- **Problem details**
Lines that hold the word "joints" should be located and copied.

- **Data shown**
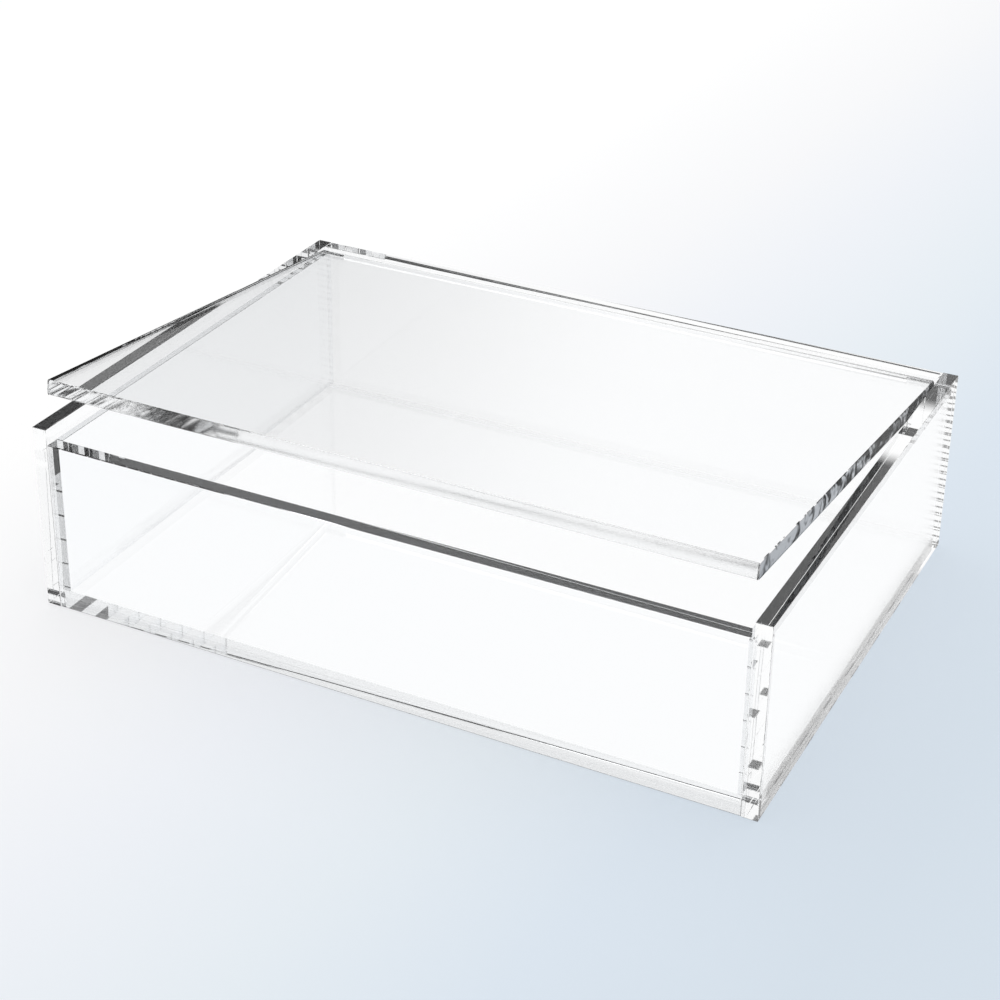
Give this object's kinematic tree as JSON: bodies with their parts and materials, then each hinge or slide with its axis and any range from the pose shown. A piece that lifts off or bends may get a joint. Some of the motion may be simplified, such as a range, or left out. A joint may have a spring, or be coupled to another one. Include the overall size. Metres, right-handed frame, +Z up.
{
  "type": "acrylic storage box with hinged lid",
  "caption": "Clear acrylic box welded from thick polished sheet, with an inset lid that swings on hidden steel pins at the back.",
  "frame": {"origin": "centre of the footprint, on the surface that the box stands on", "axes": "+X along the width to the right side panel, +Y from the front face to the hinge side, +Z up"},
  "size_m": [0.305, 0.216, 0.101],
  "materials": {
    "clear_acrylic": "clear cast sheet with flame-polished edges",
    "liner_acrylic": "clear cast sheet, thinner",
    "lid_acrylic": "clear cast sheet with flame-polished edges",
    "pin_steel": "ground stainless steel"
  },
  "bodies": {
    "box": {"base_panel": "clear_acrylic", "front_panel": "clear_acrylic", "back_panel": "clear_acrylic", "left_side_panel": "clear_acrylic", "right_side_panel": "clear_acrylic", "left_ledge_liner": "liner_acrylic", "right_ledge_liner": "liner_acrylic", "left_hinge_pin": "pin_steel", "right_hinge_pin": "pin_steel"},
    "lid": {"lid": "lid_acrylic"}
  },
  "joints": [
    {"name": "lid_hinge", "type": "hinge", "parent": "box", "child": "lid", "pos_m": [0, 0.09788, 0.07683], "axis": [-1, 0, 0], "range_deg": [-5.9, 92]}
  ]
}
---
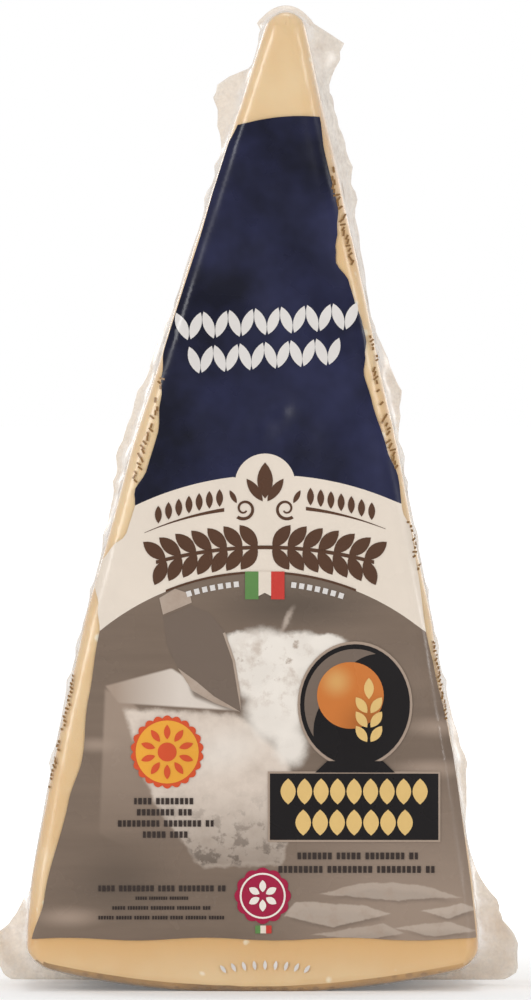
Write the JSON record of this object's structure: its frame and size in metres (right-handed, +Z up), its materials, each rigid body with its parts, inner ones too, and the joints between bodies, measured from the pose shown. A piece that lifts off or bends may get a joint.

- **Complete output**
  "joints": [
Write the JSON record of this object's structure: its frame and size in metres (right-handed, +Z up), its materials, each rigid body with its parts, inner ones too, and the joints between bodies, measured from the pose shown. A piece that lifts off or bends may get a joint.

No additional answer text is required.